Two mighty singles would emerge. First: "Windy," which made it to the top: Billboard’s Hot 100 to #1 on July 1. (And the album from whence went to #8.) Hearing the original performance of “Windy” as a folk-waltz, Bones suggested that the Association de-waltz it, moving from 3/4 waltz time to 4/4 rock time. Or what was getting known as “good ears” in the studio biz.

Hear "Windy":

That sound, combining studio savvy and Association smooth, worked. When The Association were selected to open the first night at the Monterey Pop Festival that summer, Bones was hired to handle the audio knobs in the sound booth for that one appearance (as well as back four days later for the closer, The Mamas and Papas).

This best year for smooth pop vocal groups would climax in October, when the Association’s next single came out: “Never My Love.” To get quickly to the point, this record was eventually named “the second most-played song on radio and TV for the entire 20th century” by BMI. (The other top tune was The Beatles’ “Yesterday.”)

You ask me if there'll come a time
When I grow tired of you
Never my love
Never my love

You wonder if this heart of mine
Will lose its desire for you
Never my love
Never my love

What makes you think love will end
When you know that my whole life depends
On you (on you)

Never my love
Never my love

You say you fear I'll change my mind
And I won't require you
Never my love
Never my love

How can you think love will end
When I've asked you to spend your whole life
With me (with me, with me)

“Never My Love” made The Association very popular TV stars, too, singing on TV from Hullabaloo to The Smothers Brothers.
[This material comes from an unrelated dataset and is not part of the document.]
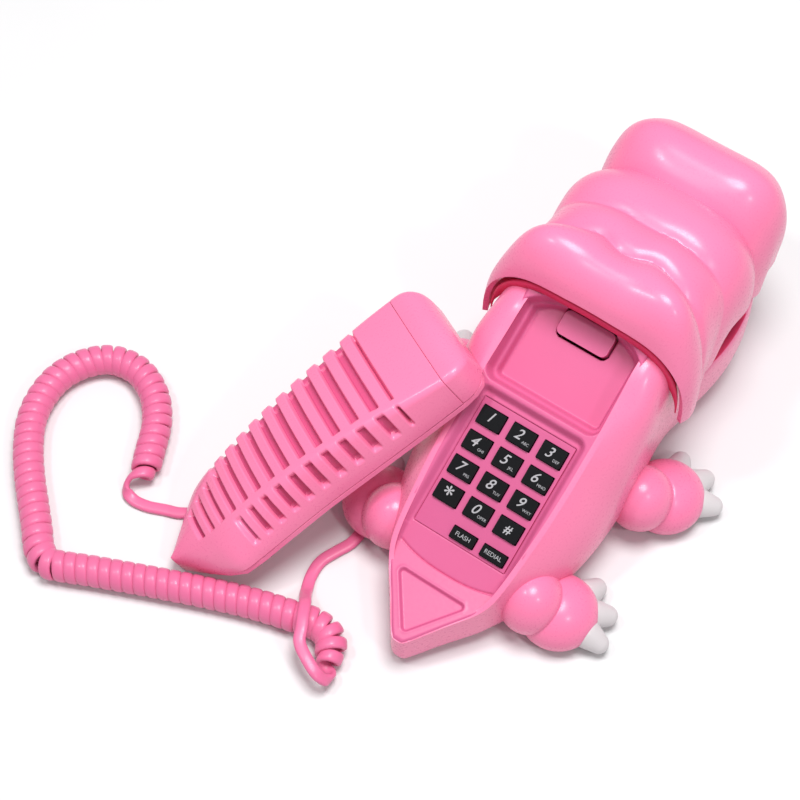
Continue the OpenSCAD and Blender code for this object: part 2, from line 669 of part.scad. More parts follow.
// The rounded end, closed round its nose
cap_steps = [0, 0.35, 0.62, 0.82, 0.94, 1];
function cap_rows(t) = [for (k = cap_steps) let (
        y = seam_y + 0.3 + k * (handset_l - seam_y - 0.3 - t),
        f = sqrt(1 - 0.62 * k * k * k),
        s = half_section(seam_y, 0, 0))
    concat([for (p = s) [(p[0] - t) * (0.25 + 0.75 * f), y, 1 + (p[1] - 1) * (1 - t / 16) * f]],
           [[0, y, 1 + (plan(seam_y, 3) + 0.1) * (1 - t / 16) * f]],
           [for (i = [len(s) - 1 : -1 : 0])
               [-(s[i][0] - t) * (0.25 + 0.75 * f), y, 1 + (s[i][1] - 1) * (1 - t / 16) * f]])];
module handset_cap() {
    color(pink) on_handset() wall_between(cap_rows(0), cap_rows(wall), nose = true);
}

front_t = 2.4;
module handset_front() {
    color(pink) on_handset() difference() {
        union() {
            translate([0, 0, -front_t - 0.2]) linear_extrude(front_t) polygon(concat(
                [for (y = front_ys) [plan(min(y, seam_y), 1) * front_k(y), y]],
                [for (i = [len(front_ys) - 1 : -1 : 0])
                    [-plan(min(front_ys[i], seam_y), 1) * front_k(front_ys[i]), front_ys[i]]]));
            // raised rings of the earpiece and the mouthpiece
            translate([0, ear_y, -front_t - 4]) cylinder(d = 38, h = 4.1, $fn = 64);
            translate([0, mic_y, -front_t - 2.4]) cylinder(d = 22, h = 2.5, $fn = 48);
        }
        translate([0, ear_y, -front_t - 5]) cylinder(d = 31, h = 2.6, $fn = 64);
        for (a = [0 : 60 : 300]) translate([6 * cos(a), ear_y + 6 * sin(a), -20])
            cylinder(d = 1.8, h = 30, $fn = 24);
        translate([0, ear_y, -20]) cylinder(d = 1.8, h = 30, $fn = 24);
        for (x = [-3, 0, 3]) translate([x, mic_y, -20]) cylinder(d = 1.6, h = 30, $fn = 24);
        for (p = handset_screw_at) translate([p[0], p[1], -20]) cylinder(d = 2.4, h = 40, $fn = 24);
        handset_jack_room();
    }
}
front_ys = [1, 3, 10, 16.5, 23, 31, 45, 64, 83, 102, 115, seam_y, 134, 138, 140.5];
function front_k(y) = y > 139 ? 0.72 : y > 136 ? 0.9 : y > 130 ? 0.97 : 1;
ear_y = 112;
mic_y = 38;
// Place of each screw in the handset, and the height of its post
handset_screw_at = [[0, 22, 11], [-16, 76, 17], [16, 76, 17]];

module earpiece() {
    color("dimgray") on_handset() translate([0, ear_y, 0.1]) {
        cylinder(d = 36, h = 4, $fn = 64);
        translate([0, 0, 3.9]) cylinder(d = 20, h = 6, $fn = 48);
    }
}
module microphone() {
    color("dimgray") on_handset() translate([0, mic_y, 0.1]) cylinder(d = 9.7, h = 6.5, $fn = 48);
}
module handset_screws() {
    color("silver") on_handset() for (p = handset_screw_at)
        translate([p[0], p[1], -front_t - 1.4]) {
            cylinder(d = 4, h = 1.1, $fn = 24);
            cylinder(d = 2, h = 8, $fn = 24);
        }
}

hjack_x = -20.5;
hjack_y = 34;
hjack_z = 1.2;
module at_handset_jack() {
    on_handset() translate([hjack_x, hjack_y, hjack_z]) children();
}
module handset_jack() { color("black") at_handset_jack() socket(); }
module cord_plug_handset() { color("white") at_handset_jack() plug(); }

// ---------- cord ----------

function spin_x(p, a) = [p[0], p[1] * cos(a) - p[2] * sin(a), p[1] * sin(a) + p[2] * cos(a)];
function spin_y(p, a) = [p[0] * cos(a) + p[2] * sin(a), p[1], p[2] * cos(a) - p[0] * sin(a)];
function spin_z(p, a) = [p[0] * cos(a) - p[1] * sin(a), p[0] * sin(a) + p[1] * cos(a), p[2]];
function from_handset(p) = handset_at
    + spin_z(spin_x(spin_y(p, handset_roll), handset_pitch), handset_turn);

// A cord along a route, w wide and t thick, its section squared off by the power
module cord(route, w, t, sides, power = 1) {
    n = len(route) - 1;
    stack([for (i = [0 : n]) let (
            along = unit(route[min(i + 1, n)] - route[max(i - 1, 0)]),
            across = unit(cross(along, [0, 0, 1])),
            up = cross(across, along))
        [for (k = [0 : sides - 1]) let (a = 360 * (k + 0.5) / sides)
            route[i] + across * spow(cos(a), power) * w / 2 + up * spow(sin(a), power) * t / 2]]);
}

// The curled stretch lies on the table: from the handset's end, round the bend, to the base's end
coil_z = curl_d / 2 + 0.1;
coil_route = [for (p = [
    [-126, -90], [-131, -79], [-137, -67], [-146, -57.5], [-158, -52.5], [-170, -54.5], [-178, -62],
    [-182.5, -72.5], [-182.5, -84], [-179, -95], [-172, -105.5], [-164, -114.5], [-154, -124],
    [-145.5, -132], [-140, -137.5], [-133.5, -140.5], [-126.5, -138], [-118, -134], [-104, -127.8],
    [-91, -122.2], [-76, -116], [-62, -110.6], [-51.5, -107.2], [-42, -104.6], [-33, -102.4],
    [-26, -103.2], [-21.6, -108], [-20, -114.5]]) [p[0], p[1], coil_z]];

// The flat lead from the coil over its last turns, across the table and under the rear left leg
base_route = [
    [-20, -113.5, coil_z], [-20.4, -119, 6], [-22.5, -123.2, 4.8], [-26, -124.2, 5.2],
    [-29, -121, 8], [-31, -115.5, 11.8], [-33, -110, 14.2], [-36, -104.5, 14.5], [-39.5, -99.5, 12.4],
    [-42.5, -95.5, 7.2], [-45, -91.5, 2.6], [-47.5, -85, 1.4], [-48, -78, 1.4], [-45.5, -71, 1.4],
    [-43, -65, 1.4], [-42.5, -58, 1.4], [-43.6, -52.6, 1.4], [-43.4, -48, 4.2], [-39.5, -44.4, 6.6],
    [-35.6, -44, jack_z], [-32.4, -44, jack_z]];

// The flat lead from the coil's other end to the plug in the handset
handset_route = concat(
    [[-126.4, -89, coil_z], [-127.2, -93.2, 4.2], [-124.6, -96.8, 2], [-119, -97, 1.4],
     [-112, -94.8, 1.4], [-106, -92.4, 1.4]],
    [for (p = [[-20.4, 16, -4.3], [-23.6, 21, -4.8], [-26.2, 26, -3.6], [-27, 30.6, -1],
               [-24.4, 33.6, 0.9], [hjack_x - 0.1, hjack_y, hjack_z]]) from_handset(p)]);

module cord_coil() { color(deep_pink) cord(coil_route, curl_d, curl_d, 12); }
module cord_lead_base() { color(deep_pink) cord(base_route, cord_w, cord_t, 8, 0.6); }
module cord_lead_handset() { color(deep_pink) cord(handset_route, cord_w, cord_t, 8, 0.6); }

rest_pad();
belly_plate();
base_shell();
cradle_tray();
faceplate();
key(0);  // key_1
key(1);  // key_2
key(2);  // key_3
key(3);  // key_4
key(4);  // key_5
key(5);  // key_6
key(6);  // key_7
key(7);  // key_8
key(8);  // key_9
key(9);  // key_star
key(10);  // key_0
key(11);  // key_hash
key(12);  // key_flash
key(13);  // key_redial
keypad_membrane();
main_board();
hook_tab();
hook_pin();
hook_switch();
ringer();
line_jack();
cord_jack();
ringer_switch();
tone_switch();
leg_front_left();
leg_front_right();
leg_rear_left();
leg_rear_right();
claws_front_left();
claws_front_right();
claws_rear_left();
claws_rear_right();
head_shell();
mouth_floor();
head_screws();
base_screws();
handset_back();
handset_cap();
handset_front();
earpiece();
microphone();
handset_jack();
handset_screws();
cord_coil();
cord_lead_base();
cord_lead_handset();
cord_plug_base();
cord_plug_handset();
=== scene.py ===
"""Looks of the crocodile telephone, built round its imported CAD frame.

Shapes are worked out in millimetres in the CAD's frame (+Y forward to the snout, +X to the animal's
right, +Z up) and turned into metres when their meshes are made.
"""

import math

import bmesh
import bpy
import numpy as np
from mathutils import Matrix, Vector


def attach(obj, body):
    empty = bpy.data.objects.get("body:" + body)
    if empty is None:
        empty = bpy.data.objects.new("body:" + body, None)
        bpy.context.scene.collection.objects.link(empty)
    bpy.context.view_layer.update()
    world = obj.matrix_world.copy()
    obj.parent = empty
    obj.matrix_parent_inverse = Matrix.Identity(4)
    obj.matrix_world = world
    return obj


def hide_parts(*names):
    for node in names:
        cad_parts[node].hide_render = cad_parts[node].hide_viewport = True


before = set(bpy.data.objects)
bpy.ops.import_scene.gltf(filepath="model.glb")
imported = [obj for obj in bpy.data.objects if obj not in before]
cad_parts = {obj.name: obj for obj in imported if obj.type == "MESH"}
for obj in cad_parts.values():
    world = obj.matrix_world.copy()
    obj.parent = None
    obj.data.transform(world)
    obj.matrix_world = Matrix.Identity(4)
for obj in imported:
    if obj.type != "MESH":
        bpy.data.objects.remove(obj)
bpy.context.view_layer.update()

MM = 0.001
BASE, HANDSET = "base", "handset"

# ---------------------------------------------------------------- camera

AIM = Vector((-64.5, 0, 0)) * MM
CAMERA_AT = Vector((177.4, -349.4, 736.1)) * MM
camera = bpy.data.objects.new("camera", bpy.data.cameras.new("camera"))
bpy.context.scene.collection.objects.link(camera)
camera.location = CAMERA_AT
camera.rotation_mode = "QUATERNION"
camera.rotation_quaternion = (AIM - CAMERA_AT).to_track_quat("-Z", "Y")
camera.data.sensor_width = 36
camera.data.lens = 93.71
camera.data.clip_start = 0.05
camera.data.clip_end = 20
bpy.context.scene.camera = camera
bpy.context.scene.view_settings.view_transform = "Standard"

# ---------------------------------------------------------------- shared maths


def unit(v):
    return v / np.maximum(np.linalg.norm(v, axis=-1, keepdims=True), 1e-12)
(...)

Perhaps Americans, especially its grown ups, needed this dreamy music to counteract the headlines of the late 60s, both Vietnam and acid-dropping teens and twenties. The world out there had seemingly gone ape shit. Better to hear harmonies from dual lead vocals, harmonies that felt as good as whipped cream.

Who's peekin' out from under a stairway
Calling a name that's lighter than air

Who's bending down to give me a rainbow

Everyone knows it's Windy
Who's tripping down the streets of the city

Smilin' at everybody she sees

Who's reachin' out to capture a moment

Everyone knows it's Windy

More albums by The Association would follow, but their role as America’s best-feeling record makers was being usurped in 1968. The Association disappeared off the charts, replaced by Jimi Hendrix and The Grateful Dead.

Their major road to the public – AM radio – would get by-passed. Younger record buyers, like the 18 to 25 crowd, got the feeling that the Association was “uncool.” Music magazines described them with terms like “bubblegum.”

But many, THE many, can still hear those songs, and bless their ears for it. Some of the most beautiful “rock” records ever made.